Saturday, 5 February 2011

Fresh look for Highland newspapers

The old versions are on the left, the new on the right

The new-look Inverness Courier and Highland News series were rolled out this week. My colleague Mike Brough and I have been working with the staff at both titles to modernise the papers while ensuring their character remains undiluted. The changes have rightly been subtle. The bi-weekly Courier's script titlepiece has been turned solid and made bolder, the display typography has been changed from Dutch to Utopia Bold, the body copy made more readable, new artwork and a colour palette have been introduced and the paper is now an eight column broadsheet rather than ten-column. The red-top Highland News, North Star and Lochaber News also had a revamp, including a change to their slab-serif titlepiece. These were really 'reviews' rather than full scale redesigns.

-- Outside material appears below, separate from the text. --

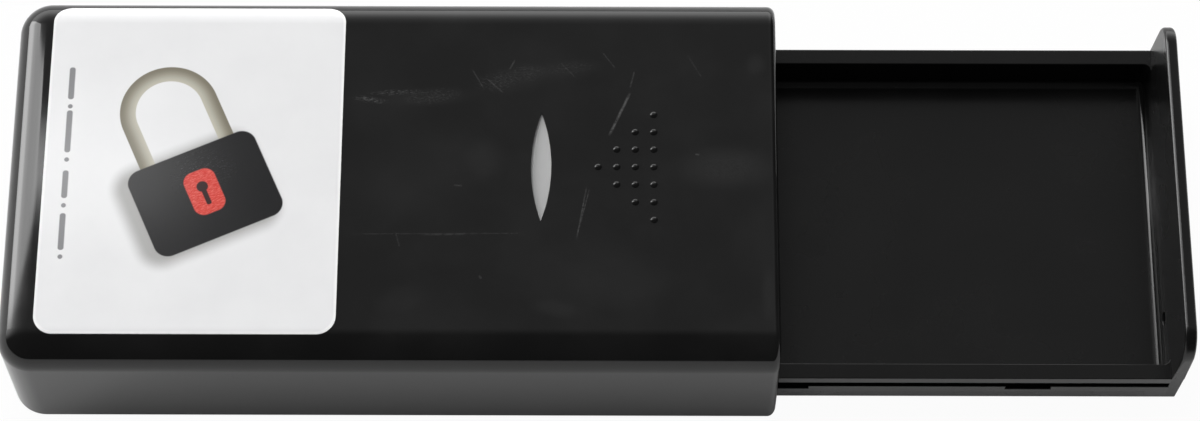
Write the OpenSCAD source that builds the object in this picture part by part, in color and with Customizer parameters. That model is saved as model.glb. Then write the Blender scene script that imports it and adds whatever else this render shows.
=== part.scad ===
// Key holder box: a sleeve that clings to steel by two block magnets under it, and a tray with a tall
// end plate that slides out of the sleeve's open end. All sizes are in millimetres.
//
// X runs along the box towards the open end, Y runs across it and Z points up. The origin lies on the
// plane of the magnets' faces, under the middle of the box with its tray drawn out.

/* [Sleeve] */
// Length of the sleeve, closed end to mouth
sleeve_length = 114; // [90:0.5:150]
// Width of the sleeve
sleeve_width = 59.2; // [50:0.2:80]
// Height of the sleeve, without the magnet frames under it
sleeve_height = 23.2; // [19:0.2:32]
// Thickness of the side walls and of the top
sleeve_wall = 2; // [1.6:0.1:2.6]
// Thickness of the sleeve's floor
sleeve_floor = 1.6; // [1.4:0.1:2.4]
// Thickness of the closed end
sleeve_end_wall = 2.2; // [1.6:0.1:4]
// Radius of the upper edges and of the closed end's corners
sleeve_edge_radius = 5; // [3.5:0.1:7]
// Radius of the lower edges
sleeve_foot_radius = 1; // [0.4:0.1:1.4]
// Radius of the outer edge round the mouth
mouth_edge_radius = 1.2; // [0.4:0.1:1.8]
// Radius of the inside corners at the sleeve's floor
sleeve_inner_foot_radius = 0.6; // [0.3:0.1:1]

/* [Thumb scoop] */
// Distance from the mouth back to the nearest point of the scoop
scoop_from_mouth = 33.5; // [28:0.1:45]
// Length of the scoop along the box
scoop_length = 3; // [2.5:0.05:5]
// Depth of the scoop at the wall that the thumb pushes on
scoop_depth = 0.7; // [0.4:0.1:1.1]
// Depth of the scoop at its shallow side
scoop_shallow_depth = 0.2; // [0.1:0.05:0.4]
// Radius of the scoop's two curved sides, seen from above
scoop_side_radius = 26.5; // [18:0.5:36]
// Distance that scoop and grip dots lie off the sleeve's middle line
grip_offset = 1.1; // [-4:0.1:4]

/* [Grip dots] */
// Distance from the mouth back to the single dot at the point of the triangle
dots_from_mouth = 26.6; // [20:0.1:27]
// Distance between neighbouring columns of dots
dot_column_pitch = 2.74; // [2:0.02:3.2]
// Distance between neighbouring dots in a column
dot_row_pitch = 2.84; // [2:0.02:3.2]
// Number of columns; each has two dots more than the one before
dot_columns = 4; // [2:1:5]
// Diameter of a dot at the surface
dot_diameter = 1.1; // [0.6:0.05:1.6]
// Height of a dot
dot_height = 0.35; // [0.2:0.05:0.45]

/* [Tray] */
// Gap between tray and sleeve at each side
side_gap = 0.5; // [0.2:0.05:0.6]
// Gap between tray and sleeve above and below
height_gap = 0.3; // [0.2:0.05:0.5]
// Gap between the tray's rear wall and the closed end when the tray is shut
rear_gap = 0.5; // [0.3:0.1:2]
// Height of the tray's low walls
tray_wall_height = 8.1; // [6:0.1:10]
// Width of the tray's rim
tray_wall = 2.4; // [1.8:0.1:3]
// Thickness of the tray's floor
tray_floor = 1.5; // [1:0.1:2.2]
// Radius of the tray's lower edges
tray_foot_radius = 1.2; // [0.5:0.1:1.4]
// Radius of the inside corners at the tray's floor
tray_well_radius = 1.2; // [0.5:0.1:2]
// Radius of the tray's rear corners, seen from above
tray_rear_radius = 2; // [0.8:0.1:4]
// Distance the tray stands out of the sleeve as drawn
tray_out = 60.6; // [5:0.1:68]

/* [End plate] */
// Thickness of the end plate
plate_thickness = 1.8; // [1.4:0.1:3]
// Angle that the end plate leans outwards
plate_rake = 3; // [0:0.5:6]
// Roundness of the plate's upper corners beyond that of the sleeve's inside corners
plate_corner_extra = 1; // [0:0.1:3]
// Radius of the fillet between tray floor and end plate
plate_fillet = 1.4; // [0.5:0.1:2]
// Diameter of the tether hole through the end plate
tether_diameter = 2.1; // [1:0.1:4]
// Distance of the tether hole from the near edge of the end plate
tether_from_edge = 10.8; // [5:0.1:20]
// Distance from the tray's floor up to the tether hole's middle
tether_height = 3.6; // [3.2:0.1:10]

/* [Runners] */
// Height of the rail along the top of the tray's outer sides
rail_height = 1.8; // [1:0.1:2.2]
// Height of the groove under the rail
groove_height = 1.4; // [1.1:0.1:2]
// Depth of the groove
groove_depth = 0.8; // [0.5:0.05:1.2]
// Distance from the end plate's outer face to the first notch
notch_first = 19.9; // [10:0.1:25]
// Length of a notch
notch_length = 6.7; // [4:0.1:10]
// Distance from one notch to the next
notch_pitch = 36; // [20:0.1:36]
// Number of notches
notch_count = 3; // [1:1:3]
// Depth of a notch below the groove
notch_drop = 1; // [0.4:0.1:1.6]
// Gap above and below the pip that rides in each groove
pip_gap = 0.15; // [0.1:0.01:0.2]
// Gap between the pip's end and the bottom of the groove
pip_end_gap = 0.35; // [0.2:0.05:0.45]
// Gap between each pip and the front end of its groove when the tray is shut
pip_front_gap = 0.3; // [0.2:0.1:2]
// Distance the hold-down ribs stand out from the sleeve's side walls
rib_reach = 1.6; // [1:0.1:2]
// Height of the hold-down ribs
rib_height = 1.5; // [1:0.1:2.5]
// Distance from the mouth back to the hold-down ribs
rib_from_mouth = 4.5; // [4:0.1:12]

/* [Magnets] */
// Length of a magnet along the box
magnet_length = 22; // [12:0.5:30]
// Width of a magnet across the box
magnet_width = 40; // [20:0.5:44]
// Thickness of a magnet
magnet_thickness = 3; // [2:0.1:6]
// Distance between the middles of the two magnets
magnet_spacing = 66; // [44:0.5:74]
// Thickness of the steel backing plate
backing_thickness = 1; // [0.5:0.1:1.5]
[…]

We concentrated on making the papers more readable and structured while retaining their traditional quirks and charm. It was great fun to be working simultaneously on an understated and traditional serif broadsheet and a full-on red-top tabloid. It was also rewarding to work alongside committed journalists turning out great papers that really matter to their communities and a management team looking to expand rather than contract.  
Editorial director David Bourn, former editor at the Evening News in Norwich and deputy editor of the Hull Daily Mail, is pleased with the changes. He said: “We were faced with the difficult task of freshening up the papers, giving them a cleaner, more logical and contemporary layout without losing the brand values and there is no doubt that Peter and his team have managed this – and some!

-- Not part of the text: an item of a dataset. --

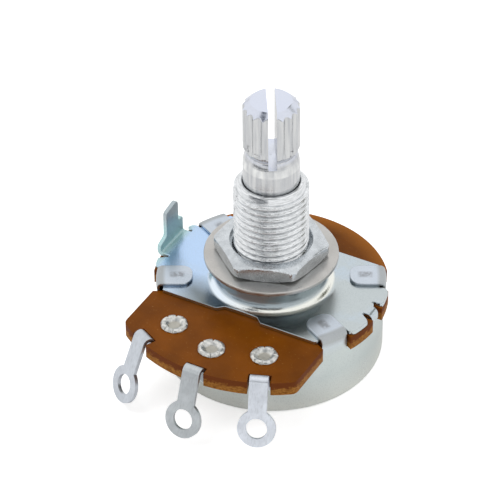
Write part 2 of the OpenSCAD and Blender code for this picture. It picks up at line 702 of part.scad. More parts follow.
// Spring contact: a washer-like seat with paired arms that press on the track and on the conductor ring.
module wiper() color("goldenrod") {
    seat_mid = rotor_top + wiper_t / 2;
    touch = wafer_under - film_t - film_clear - wiper_t / 2;
    arm_w = 0.55;
    arm_path = [[-wiper_arm - wiper_root, seat_mid], [-wiper_arm, seat_mid], [0, touch + contact_rise], [0.8, touch - 0.5]];
    difference() {
        translate([0, 0, rotor_top]) linear_extrude(wiper_t) {
            difference() {
                circle(pickup_r + 0.4);
                circle(hub_r + face_gap);
            }
            translate([-wiper_arm - wiper_root - 0.2, hub_r + 0.75])
                square([wiper_root + 0.2, track_r - hub_r - 0.05]);
        }
        for (place = stakes) translate([place[0], place[1], rotor_top - eps])
            cylinder(r = stake_r + face_gap, h = 1, $fn = 32);
        translate([-wiper_arm, hub_r + 0.75, rotor_top - eps]) cube([wiper_arm + 1, 3, 1]);
    }
    for (y = [track_r - 0.4, track_r + 0.4, pickup_r - 0.4, pickup_r + 0.4])
        translate([0, y, 0]) upright(arm_w) bent_profile(arm_path, 0.4, wiper_t);
}

module retaining_ring() color("dimgray") translate([0, 0, clip_top - clip_t]) linear_extrude(clip_t) difference() {
    circle(d = clip_d);
    circle(groove_r + face_gap);
    rotate(60) translate([0, -1.9]) square([clip_d, 3.8]);
}

module thrust_washer() color("darkgray") translate([0, 0, collar_z - thrust_washer_t])
    linear_extrude(thrust_washer_t) difference() {
        circle(collar_d / 2 - 0.4);
        circle(bore_r + 0.1);
    }

shaft();
bushing();
mounting_plate();
hex_nut();
flat_washer();
rear_can();
wafer();
resistive_track();
track_end_left();
track_end_right();
conductor_ring();
terminal_left();
terminal_centre();
terminal_right();
eyelet_left();
eyelet_centre();
eyelet_right();
rotor();
wiper();
retaining_ring();
thrust_washer();
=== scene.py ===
"""A rotary potentiometer with a split knurled shaft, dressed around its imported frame.

Turned and threaded pieces are surfaces worked out here. The sheet pieces and the wafer are the frame's
own shapes, with the edges of the plate and the can rounded. Sizes are in millimetres until a mesh is
written, in the frame's own axes.
"""
import math
from functools import reduce

import bmesh
import bpy
import numpy as np
from mathutils import Matrix, Vector


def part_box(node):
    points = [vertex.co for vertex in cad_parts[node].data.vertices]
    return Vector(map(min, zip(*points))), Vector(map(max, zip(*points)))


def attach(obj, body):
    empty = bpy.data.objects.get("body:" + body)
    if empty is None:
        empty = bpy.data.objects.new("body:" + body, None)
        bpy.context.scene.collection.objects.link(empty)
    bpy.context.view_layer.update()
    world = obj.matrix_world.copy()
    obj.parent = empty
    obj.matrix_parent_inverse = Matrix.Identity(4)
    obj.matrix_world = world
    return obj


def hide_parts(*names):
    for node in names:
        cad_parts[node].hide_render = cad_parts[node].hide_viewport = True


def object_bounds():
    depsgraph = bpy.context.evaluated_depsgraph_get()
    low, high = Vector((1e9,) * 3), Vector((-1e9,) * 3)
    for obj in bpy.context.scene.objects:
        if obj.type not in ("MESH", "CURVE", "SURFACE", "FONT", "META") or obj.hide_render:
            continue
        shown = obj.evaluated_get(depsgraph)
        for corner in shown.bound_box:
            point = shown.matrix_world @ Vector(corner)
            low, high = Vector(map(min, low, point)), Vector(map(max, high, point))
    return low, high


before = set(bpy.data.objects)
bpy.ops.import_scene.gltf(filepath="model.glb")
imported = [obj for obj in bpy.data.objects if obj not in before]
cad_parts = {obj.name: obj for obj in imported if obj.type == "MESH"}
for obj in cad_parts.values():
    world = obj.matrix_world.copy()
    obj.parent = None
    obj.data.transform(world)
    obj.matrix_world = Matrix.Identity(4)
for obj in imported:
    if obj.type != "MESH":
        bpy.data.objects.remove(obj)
CAD_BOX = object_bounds()

MM = 0.001
TURN = 2 * math.pi


# Sizes of the pieces

SHAFT_R = 3.0
SHAFT_TIP = 20.0
TIP_FLAT_R = 2.14
TIP_CHAMFER = 0.8
KNURL_FROM = 14.5
NECK_R = 2.6
NECK_Z = (13.65, 13.75)
SHOULDER_FROM = 12.1
SLOT_FLOOR = 13.1
SLOT_HALF = 0.45
SLOT_TURN = math.radians(31.6 - 90)
FLUTES = 18
FLUTE_DEPTH = 0.24
FLUTE_SHARE = 0.86                    # part of the knurl's pitch that a hollow takes
FLUTES_FROM = 13.95
JOURNAL_R = 2.98
JOURNAL_FROM = -2.95
RING_GROOVE_R = 2.4                   # the retaining ring's groove
RING_GROOVE_Z = (-2.57, -2.03)
WAIST_R = 2.4                         # between the journal and the rotor
SPIGOT_R = 2.0                        # the end that carries the rotor
SPIGOT_TO = -8.1
STAKED_R = (2.5, 2.7)                 # the staked head under the rotor, at its bottom and its top
STAKED_HEIGHT = 0.4
BUSHING_TOP = 10.0
BORE_R = 3.03
THREAD_R = 4.0
THREAD_PITCH = 0.75
THREAD_DEPTH = 0.33
THREAD_FROM = 0.2
THREAD_TO = 9.25
COLLAR_R = 5.0
COLLAR_Z = (-1.7, -0.5)
NUT_FLATS = 10.8
NUT_Z = (0.5, 2.2)
NUT_EDGE = 0.38                       # height of the nut's outer chamfers
NUT_HOLE_R = 4.02
NUT_HOLE_CHAMFER = 0.42
NUT_TURN = math.radians(21)
WASHER_R = (4.2, 7.15)
WASHER_Z = (0.0, 0.5)
WAFER_TOP = -3.5
LUG_X = (-11.2, -12.0)                # from the plate's ear to the face of its locating lug
TAB_ANGLE = math.radians(28.5)
TAB_MARK_R = 10.0                     # where the punch has rubbed the can's tabs
EYELET_PLACES = {"left": (-5.36, -11.4), "centre": (0.0, -13.0), "right": (5.36, -11.4)}
EYELET_UNDER = -5.95
PETALS = 8


# Meshes

DOUBLE_POINT = 1e-7                   # in metres: points as near as this are one
FRAME_DOUBLE_POINT = 4e-6             # the same in the frame's own meshes
LEVEL_WITHIN = math.radians(0.1)      # faces that meet as flat as this are one
SURFACE_CREASE = math.radians(35)     # edges sharper than this show as edges
SHEET_CREASE = math.radians(30)
BEVEL_SEGMENTS = 2


def placed(name, data):
    """A new object for a mesh, lamp or camera, in the scene."""
    holder = bpy.data.objects.new(name, data)
    bpy.context.scene.collection.objects.link(holder)
    return holder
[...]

"Now we plan to do the same thing with the rest of the papers in our stable and, having seen the results of the redesigns of the Inverness Courier and Highland News series, the rest of our editors just can’t wait.”
Looks like we will be heading back, which is good news for Mike and me as the Scottish Highlands are a fantastic place to work and the views over the Moray Firth are probably the best from any newspaper office in Britain. The pubs (particularly The Castle, where many creative discussions took place) aren't half bad either.